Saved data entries
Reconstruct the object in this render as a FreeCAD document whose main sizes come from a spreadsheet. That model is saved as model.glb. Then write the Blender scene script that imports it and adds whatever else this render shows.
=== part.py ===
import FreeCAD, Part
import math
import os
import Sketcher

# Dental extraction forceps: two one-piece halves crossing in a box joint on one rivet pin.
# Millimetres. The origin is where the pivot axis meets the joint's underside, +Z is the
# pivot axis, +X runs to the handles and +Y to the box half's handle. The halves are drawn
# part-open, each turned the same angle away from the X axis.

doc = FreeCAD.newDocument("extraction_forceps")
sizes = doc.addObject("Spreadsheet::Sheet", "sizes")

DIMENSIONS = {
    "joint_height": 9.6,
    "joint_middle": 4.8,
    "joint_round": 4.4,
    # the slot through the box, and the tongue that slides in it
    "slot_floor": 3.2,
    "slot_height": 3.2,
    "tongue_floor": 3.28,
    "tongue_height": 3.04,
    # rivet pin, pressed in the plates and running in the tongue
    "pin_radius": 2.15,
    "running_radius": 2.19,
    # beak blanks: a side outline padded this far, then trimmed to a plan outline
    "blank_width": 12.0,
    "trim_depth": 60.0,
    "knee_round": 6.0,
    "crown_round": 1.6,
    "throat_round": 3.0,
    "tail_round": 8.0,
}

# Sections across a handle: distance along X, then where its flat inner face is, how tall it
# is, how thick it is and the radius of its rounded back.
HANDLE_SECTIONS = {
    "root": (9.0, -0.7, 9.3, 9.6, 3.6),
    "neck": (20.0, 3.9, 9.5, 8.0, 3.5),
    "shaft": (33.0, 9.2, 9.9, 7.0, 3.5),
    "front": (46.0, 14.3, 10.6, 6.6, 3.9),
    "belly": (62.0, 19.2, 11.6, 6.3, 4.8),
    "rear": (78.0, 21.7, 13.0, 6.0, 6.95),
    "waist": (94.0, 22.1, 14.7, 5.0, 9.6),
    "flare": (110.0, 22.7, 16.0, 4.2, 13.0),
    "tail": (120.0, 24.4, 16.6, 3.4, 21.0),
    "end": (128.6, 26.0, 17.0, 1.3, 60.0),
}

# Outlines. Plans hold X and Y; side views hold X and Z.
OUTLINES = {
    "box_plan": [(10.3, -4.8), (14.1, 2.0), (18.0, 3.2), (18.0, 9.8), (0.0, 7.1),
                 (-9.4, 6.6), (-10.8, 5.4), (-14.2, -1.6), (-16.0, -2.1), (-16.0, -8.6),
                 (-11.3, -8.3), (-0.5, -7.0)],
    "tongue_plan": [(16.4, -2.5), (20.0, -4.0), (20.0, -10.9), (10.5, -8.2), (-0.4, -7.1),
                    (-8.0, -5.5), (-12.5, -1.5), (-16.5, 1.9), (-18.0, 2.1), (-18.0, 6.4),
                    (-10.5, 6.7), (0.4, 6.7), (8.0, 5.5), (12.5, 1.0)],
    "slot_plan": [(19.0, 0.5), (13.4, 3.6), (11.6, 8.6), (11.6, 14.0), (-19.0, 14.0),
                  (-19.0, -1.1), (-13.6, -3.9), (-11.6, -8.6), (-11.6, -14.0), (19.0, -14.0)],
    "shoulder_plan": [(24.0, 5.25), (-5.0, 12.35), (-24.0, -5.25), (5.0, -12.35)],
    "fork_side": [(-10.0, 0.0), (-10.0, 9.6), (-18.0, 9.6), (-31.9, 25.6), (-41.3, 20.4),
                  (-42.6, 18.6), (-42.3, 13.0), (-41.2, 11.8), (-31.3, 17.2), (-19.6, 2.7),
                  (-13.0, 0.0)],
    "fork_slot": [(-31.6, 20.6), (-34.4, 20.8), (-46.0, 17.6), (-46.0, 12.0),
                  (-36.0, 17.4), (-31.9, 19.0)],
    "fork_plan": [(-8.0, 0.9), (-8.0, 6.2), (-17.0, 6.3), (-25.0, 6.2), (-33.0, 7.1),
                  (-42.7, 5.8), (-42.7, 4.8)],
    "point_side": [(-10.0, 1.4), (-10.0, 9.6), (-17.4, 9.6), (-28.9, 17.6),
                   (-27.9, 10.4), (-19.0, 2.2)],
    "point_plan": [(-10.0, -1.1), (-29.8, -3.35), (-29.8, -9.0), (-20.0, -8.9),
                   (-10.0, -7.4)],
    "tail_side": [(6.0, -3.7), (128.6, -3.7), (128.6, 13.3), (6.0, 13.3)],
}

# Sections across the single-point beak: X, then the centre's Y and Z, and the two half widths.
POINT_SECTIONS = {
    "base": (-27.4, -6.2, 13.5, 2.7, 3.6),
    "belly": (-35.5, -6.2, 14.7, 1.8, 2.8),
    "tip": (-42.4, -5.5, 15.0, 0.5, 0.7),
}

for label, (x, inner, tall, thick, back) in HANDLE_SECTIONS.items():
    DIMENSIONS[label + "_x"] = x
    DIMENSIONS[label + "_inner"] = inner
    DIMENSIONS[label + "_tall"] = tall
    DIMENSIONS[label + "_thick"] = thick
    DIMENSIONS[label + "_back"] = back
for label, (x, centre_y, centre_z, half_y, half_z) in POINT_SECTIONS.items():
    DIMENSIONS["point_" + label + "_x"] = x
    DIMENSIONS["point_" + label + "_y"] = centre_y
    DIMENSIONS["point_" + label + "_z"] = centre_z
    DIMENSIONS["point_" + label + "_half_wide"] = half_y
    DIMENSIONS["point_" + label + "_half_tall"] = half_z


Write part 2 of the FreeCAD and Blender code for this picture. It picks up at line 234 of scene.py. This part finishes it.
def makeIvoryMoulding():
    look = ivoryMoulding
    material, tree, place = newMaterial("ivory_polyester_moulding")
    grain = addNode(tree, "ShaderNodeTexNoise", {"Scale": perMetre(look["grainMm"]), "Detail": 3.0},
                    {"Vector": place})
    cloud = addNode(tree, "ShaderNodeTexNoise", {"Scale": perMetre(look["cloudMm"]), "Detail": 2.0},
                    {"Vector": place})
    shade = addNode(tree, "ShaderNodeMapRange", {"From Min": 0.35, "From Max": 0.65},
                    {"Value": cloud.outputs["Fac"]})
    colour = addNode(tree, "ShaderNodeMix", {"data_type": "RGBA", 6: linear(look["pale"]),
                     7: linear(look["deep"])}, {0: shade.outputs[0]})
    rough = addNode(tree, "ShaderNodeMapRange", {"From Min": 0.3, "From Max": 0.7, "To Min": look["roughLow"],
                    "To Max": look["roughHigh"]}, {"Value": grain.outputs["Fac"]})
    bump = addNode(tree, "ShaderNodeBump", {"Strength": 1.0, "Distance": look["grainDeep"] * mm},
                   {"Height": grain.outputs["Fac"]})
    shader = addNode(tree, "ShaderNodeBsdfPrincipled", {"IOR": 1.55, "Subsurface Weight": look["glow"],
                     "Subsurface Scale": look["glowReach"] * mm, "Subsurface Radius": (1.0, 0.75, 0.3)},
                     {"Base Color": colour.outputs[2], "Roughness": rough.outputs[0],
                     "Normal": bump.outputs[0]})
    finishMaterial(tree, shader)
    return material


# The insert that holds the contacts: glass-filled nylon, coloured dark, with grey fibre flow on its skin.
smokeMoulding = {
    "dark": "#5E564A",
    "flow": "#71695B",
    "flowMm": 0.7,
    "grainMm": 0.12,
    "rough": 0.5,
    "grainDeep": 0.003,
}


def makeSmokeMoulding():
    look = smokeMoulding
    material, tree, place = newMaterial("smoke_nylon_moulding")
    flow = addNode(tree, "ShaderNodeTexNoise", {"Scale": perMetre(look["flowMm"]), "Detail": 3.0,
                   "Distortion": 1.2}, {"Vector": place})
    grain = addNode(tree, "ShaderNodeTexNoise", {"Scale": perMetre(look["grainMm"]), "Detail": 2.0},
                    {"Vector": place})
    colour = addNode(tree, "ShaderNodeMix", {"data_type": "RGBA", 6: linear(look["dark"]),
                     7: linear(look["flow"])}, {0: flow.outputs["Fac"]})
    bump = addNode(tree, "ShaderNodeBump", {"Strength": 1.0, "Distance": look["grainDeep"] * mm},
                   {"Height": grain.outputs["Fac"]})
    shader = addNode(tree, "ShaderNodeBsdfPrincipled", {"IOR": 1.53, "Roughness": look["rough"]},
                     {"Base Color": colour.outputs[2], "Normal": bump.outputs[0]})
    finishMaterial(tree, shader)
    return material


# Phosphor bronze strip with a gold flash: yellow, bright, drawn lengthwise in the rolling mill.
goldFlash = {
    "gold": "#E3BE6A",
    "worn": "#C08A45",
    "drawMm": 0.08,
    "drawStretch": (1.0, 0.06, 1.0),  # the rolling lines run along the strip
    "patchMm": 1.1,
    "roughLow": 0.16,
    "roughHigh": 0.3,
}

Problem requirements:
Give the count of lines holding the word "that" and nothing more.

Final result:
3